I made baked beans I almost a year to the day after I made baked beans II. I selected II first because it had to bake a shorter time than I. Baked Beans I has to bake for six to eight hours. Baked Beans II has to bake for two and a half hours.
Baked Beans I has a longer ingredient list and makes a larger quantity of the sacred bean than does Baked Beans II. If I was really doing a good job here, I would have frozen some of the earlier recipe so I could have a comparison and know which is the better recipe.

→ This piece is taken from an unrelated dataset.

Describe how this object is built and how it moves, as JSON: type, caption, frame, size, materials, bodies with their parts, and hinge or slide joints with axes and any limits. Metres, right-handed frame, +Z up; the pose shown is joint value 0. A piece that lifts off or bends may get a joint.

But, you know what? It's all just baked beans. It's up to the cook. If you think that baked beans with celery in them sounds better than without, or if you think baked beans are crying out for parsley, thyme and sherry (which I left out) then make Baked Beans I. If you prefer a simpler bean concoction, make Baked Beans II.
I started out to make these on an icy January afternoon. I had elected to stay in bed rather than get up and slip and slide out to Poolesville where the horse is. I got the beans cooked and added to somewhere around 4:00, but had no time to bake them.
Bob, George and I went out to dinner at our friends Barbara and Brian's on Saturday night, so when we came back, I baked the beans overnight. Worked great. I feel sure that the New Englanders who enjoyed Boston Baked Beans on Sundays did the same thing. The wives popped hot steaming pans of beans into their wood stoves before they went to bed on Saturday night. When they got home from church all they had to do was take the pan out of the oven and there was Sunday dinner.
These beans can be part of your Sunday dinner or your Saturday picnic lunch or even your attempt at a British fried breakfast. I tried them that way and it resulted in a heavy feeling. But if you like that sort of thing, go for it.
Baked Beans I
1 pound dried pea beans or navy beans
1 bay leaf
1 celery rib halved
3 sprigs parsley
1 sprig fresh thyme or one half teaspoon dried thyme
1/2 pound salt pork
2/3 cup unsulphured molasses
1/4 cup brown sugar
2 teaspoons dry mustard
2 teaspoons salt
1/4 teaspoon freshly ground black pepper
1 medium size onion, coarsely chopped
one cup sherry
1. Soak the beans overnight in cold water to cover.
2. Next day, drain beans, then cover with fresh water. Tie the bay leaf, celery, parsley and thyme in a bundle. Add to the kettle. Bring to a boil and simmer slowly until bean skins blow off when blown upon lightly, thirty to sixty minutes.
3. Drain beans, reserving two quarts of the cooking liquid. Slice the salt pork into one-quarter-inch slices. Arrange the beans and half the sliced pork in alternate layers in a two-quart bean pot or casserole. Score the remaining pork and place in the center of the top layer of beans.
4. Preheat the oven to 300 degrees.
5. Combine the molasses, brown sugar, mustard, salt, pepper, onion and reserved cooking liquid. Pour over the beans. Bake, covered, six to eight hours. One hour before beans are to be done, pour the sherry over them. Replace the cover and bake one hour longer. Makes six to eight servings.